## Written exercise
Copy out every record precisely.

## Data
----

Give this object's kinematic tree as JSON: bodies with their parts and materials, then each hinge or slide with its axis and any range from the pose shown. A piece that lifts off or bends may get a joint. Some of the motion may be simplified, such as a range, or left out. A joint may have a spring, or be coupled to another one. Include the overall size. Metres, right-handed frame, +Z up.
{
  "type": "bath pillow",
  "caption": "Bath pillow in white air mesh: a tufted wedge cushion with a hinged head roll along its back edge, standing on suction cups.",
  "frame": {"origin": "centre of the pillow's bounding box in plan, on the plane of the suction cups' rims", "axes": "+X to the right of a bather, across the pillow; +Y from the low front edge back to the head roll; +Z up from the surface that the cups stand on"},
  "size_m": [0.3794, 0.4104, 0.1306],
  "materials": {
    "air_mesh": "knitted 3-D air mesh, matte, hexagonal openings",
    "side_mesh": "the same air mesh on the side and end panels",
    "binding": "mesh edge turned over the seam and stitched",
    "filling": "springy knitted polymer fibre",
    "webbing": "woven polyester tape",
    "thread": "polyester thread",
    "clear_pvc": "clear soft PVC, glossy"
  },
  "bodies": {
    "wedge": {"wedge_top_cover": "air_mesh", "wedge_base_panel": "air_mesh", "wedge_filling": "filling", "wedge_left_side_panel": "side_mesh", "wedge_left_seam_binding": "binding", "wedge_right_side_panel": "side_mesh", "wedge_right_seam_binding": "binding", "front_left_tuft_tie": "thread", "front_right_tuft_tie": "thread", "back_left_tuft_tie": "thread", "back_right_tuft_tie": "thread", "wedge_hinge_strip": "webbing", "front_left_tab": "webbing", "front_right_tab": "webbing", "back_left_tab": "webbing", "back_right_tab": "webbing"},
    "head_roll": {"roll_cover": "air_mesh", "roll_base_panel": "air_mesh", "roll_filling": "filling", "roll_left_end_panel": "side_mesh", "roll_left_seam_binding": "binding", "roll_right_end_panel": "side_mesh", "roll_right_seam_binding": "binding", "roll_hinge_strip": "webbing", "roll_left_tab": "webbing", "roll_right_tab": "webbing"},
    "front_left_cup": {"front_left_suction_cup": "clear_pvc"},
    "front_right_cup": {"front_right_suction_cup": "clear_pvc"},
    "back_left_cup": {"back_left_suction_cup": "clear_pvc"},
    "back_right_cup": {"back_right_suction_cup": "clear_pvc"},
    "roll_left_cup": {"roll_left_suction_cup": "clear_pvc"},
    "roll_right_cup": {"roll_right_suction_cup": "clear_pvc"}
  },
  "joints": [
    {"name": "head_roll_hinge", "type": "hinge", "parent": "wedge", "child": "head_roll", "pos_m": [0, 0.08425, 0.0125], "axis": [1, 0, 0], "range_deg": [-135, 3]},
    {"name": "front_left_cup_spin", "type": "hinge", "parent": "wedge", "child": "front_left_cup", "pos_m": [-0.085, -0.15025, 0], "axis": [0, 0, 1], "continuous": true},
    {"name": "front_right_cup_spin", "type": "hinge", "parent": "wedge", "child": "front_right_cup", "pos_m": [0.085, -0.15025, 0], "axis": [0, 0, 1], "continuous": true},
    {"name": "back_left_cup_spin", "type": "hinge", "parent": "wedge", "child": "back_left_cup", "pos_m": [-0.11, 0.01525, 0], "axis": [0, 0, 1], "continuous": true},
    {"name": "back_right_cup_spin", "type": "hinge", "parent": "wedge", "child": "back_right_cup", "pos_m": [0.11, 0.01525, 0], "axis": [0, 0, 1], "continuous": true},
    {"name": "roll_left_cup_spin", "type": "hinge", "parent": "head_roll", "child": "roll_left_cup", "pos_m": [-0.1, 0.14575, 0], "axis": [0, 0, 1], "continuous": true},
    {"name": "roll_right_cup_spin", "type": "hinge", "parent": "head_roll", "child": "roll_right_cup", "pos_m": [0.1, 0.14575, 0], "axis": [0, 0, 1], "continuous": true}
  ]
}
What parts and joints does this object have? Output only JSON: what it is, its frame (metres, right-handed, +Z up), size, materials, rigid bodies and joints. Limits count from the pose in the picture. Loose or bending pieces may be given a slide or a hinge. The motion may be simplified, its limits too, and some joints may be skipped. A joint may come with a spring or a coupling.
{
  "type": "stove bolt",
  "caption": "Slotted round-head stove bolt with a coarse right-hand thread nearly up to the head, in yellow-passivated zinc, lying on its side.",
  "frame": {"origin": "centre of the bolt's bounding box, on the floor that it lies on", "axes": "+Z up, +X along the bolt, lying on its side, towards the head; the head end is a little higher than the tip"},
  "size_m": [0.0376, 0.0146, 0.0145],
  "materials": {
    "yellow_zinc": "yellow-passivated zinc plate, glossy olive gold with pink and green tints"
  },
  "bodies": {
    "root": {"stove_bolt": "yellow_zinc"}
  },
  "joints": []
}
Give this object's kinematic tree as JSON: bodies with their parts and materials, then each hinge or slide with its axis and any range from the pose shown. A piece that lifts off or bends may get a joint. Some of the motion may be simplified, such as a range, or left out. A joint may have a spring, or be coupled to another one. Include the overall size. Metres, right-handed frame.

----

## Response for this exercise
Give this object's kinematic tree as JSON: bodies with their parts and materials, then each hinge or slide with its axis and any range from the pose shown. A piece that lifts off or bends may get a joint. Some of the motion may be simplified, such as a range, or left out. A joint may have a spring, or be coupled to another one. Include the overall size. Metres, right-handed frame, +Z up.
{
  "type": "bath pillow",
  "caption": "Bath pillow in white air mesh: a tufted wedge cushion with a hinged head roll along its back edge, standing on suction cups.",
  "frame": {"origin": "centre of the pillow's bounding box in plan, on the plane of the suction cups' rims", "axes": "+X to the right of a bather, across the pillow; +Y from the low front edge back to the head roll; +Z up from the surface that the cups stand on"},
  "size_m": [0.3794, 0.4104, 0.1306],
  "materials": {
    "air_mesh": "knitted 3-D air mesh, matte, hexagonal openings",
    "side_mesh": "the same air mesh on the side and end panels",
    "binding": "mesh edge turned over the seam and stitched",
    "filling": "springy knitted polymer fibre",
    "webbing": "woven polyester tape",
    "thread": "polyester thread",
    "clear_pvc": "clear soft PVC, glossy"
  },
  "bodies": {
    "wedge": {"wedge_top_cover": "air_mesh", "wedge_base_panel": "air_mesh", "wedge_filling": "filling", "wedge_left_side_panel": "side_mesh", "wedge_left_seam_binding": "binding", "wedge_right_side_panel": "side_mesh", "wedge_right_seam_binding": "binding", "front_left_tuft_tie": "thread", "front_right_tuft_tie": "thread", "back_left_tuft_tie": "thread", "back_right_tuft_tie": "thread", "wedge_hinge_strip": "webbing", "front_left_tab": "webbing", "front_right_tab": "webbing", "back_left_tab": "webbing", "back_right_tab": "webbing"},
    "head_roll": {"roll_cover": "air_mesh", "roll_base_panel": "air_mesh", "roll_filling": "filling", "roll_left_end_panel": "side_mesh", "roll_left_seam_binding": "binding", "roll_right_end_panel": "side_mesh", "roll_right_seam_binding": "binding", "roll_hinge_strip": "webbing", "roll_left_tab": "webbing", "roll_right_tab": "webbing"},
    "front_left_cup": {"front_left_suction_cup": "clear_pvc"},
    "front_right_cup": {"front_right_suction_cup": "clear_pvc"},
    "back_left_cup": {"back_left_suction_cup": "clear_pvc"},
    "back_right_cup": {"back_right_suction_cup": "clear_pvc"},
    "roll_left_cup": {"roll_left_suction_cup": "clear_pvc"},
    "roll_right_cup": {"roll_right_suction_cup": "clear_pvc"}
  },
  "joints": [
    {"name": "head_roll_hinge", "type": "hinge", "parent": "wedge", "child": "head_roll", "pos_m": [0, 0.08425, 0.0125], "axis": [1, 0, 0], "range_deg": [-135, 3]},
    {"name": "front_left_cup_spin", "type": "hinge", "parent": "wedge", "child": "front_left_cup", "pos_m": [-0.085, -0.15025, 0], "axis": [0, 0, 1], "continuous": true},
    {"name": "front_right_cup_spin", "type": "hinge", "parent": "wedge", "child": "front_right_cup", "pos_m": [0.085, -0.15025, 0], "axis": [0, 0, 1], "continuous": true},
    {"name": "back_left_cup_spin", "type": "hinge", "parent": "wedge", "child": "back_left_cup", "pos_m": [-0.11, 0.01525, 0], "axis": [0, 0, 1], "continuous": true},
    {"name": "back_right_cup_spin", "type": "hinge", "parent": "wedge", "child": "back_right_cup", "pos_m": [0.11, 0.01525, 0], "axis": [0, 0, 1], "continuous": true},
    {"name": "roll_left_cup_spin", "type": "hinge", "parent": "head_roll", "child": "roll_left_cup", "pos_m": [-0.1, 0.14575, 0], "axis": [0, 0, 1], "continuous": true},
    {"name": "roll_right_cup_spin", "type": "hinge", "parent": "head_roll", "child": "roll_right_cup", "pos_m": [0.1, 0.14575, 0], "axis": [0, 0, 1], "continuous": true}
  ]
}
What parts and joints does this object have? Output only JSON: what it is, its frame (metres, right-handed, +Z up), size, materials, rigid bodies and joints. Limits count from the pose in the picture. Loose or bending pieces may be given a slide or a hinge. The motion may be simplified, its limits too, and some joints may be skipped. A joint may come with a spring or a coupling.
{
  "type": "stove bolt",
  "caption": "Slotted round-head stove bolt with a coarse right-hand thread nearly up to the head, in yellow-passivated zinc, lying on its side.",
  "frame": {"origin": "centre of the bolt's bounding box, on the floor that it lies on", "axes": "+Z up, +X along the bolt, lying on its side, towards the head; the head end is a little higher than the tip"},
  "size_m": [0.0376, 0.0146, 0.0145],
  "materials": {
    "yellow_zinc": "yellow-passivated zinc plate, glossy olive gold with pink and green tints"
  },
  "bodies": {
    "root": {"stove_bolt": "yellow_zinc"}
  },
  "joints": []
}
Give this object's kinematic tree as JSON: bodies with their parts and materials, then each hinge or slide with its axis and any range from the pose shown. A piece that lifts off or bends may get a joint. Some of the motion may be simplified, such as a range, or left out. A joint may have a spring, or be coupled to another one. Include the overall size. Metres, right-handed frame.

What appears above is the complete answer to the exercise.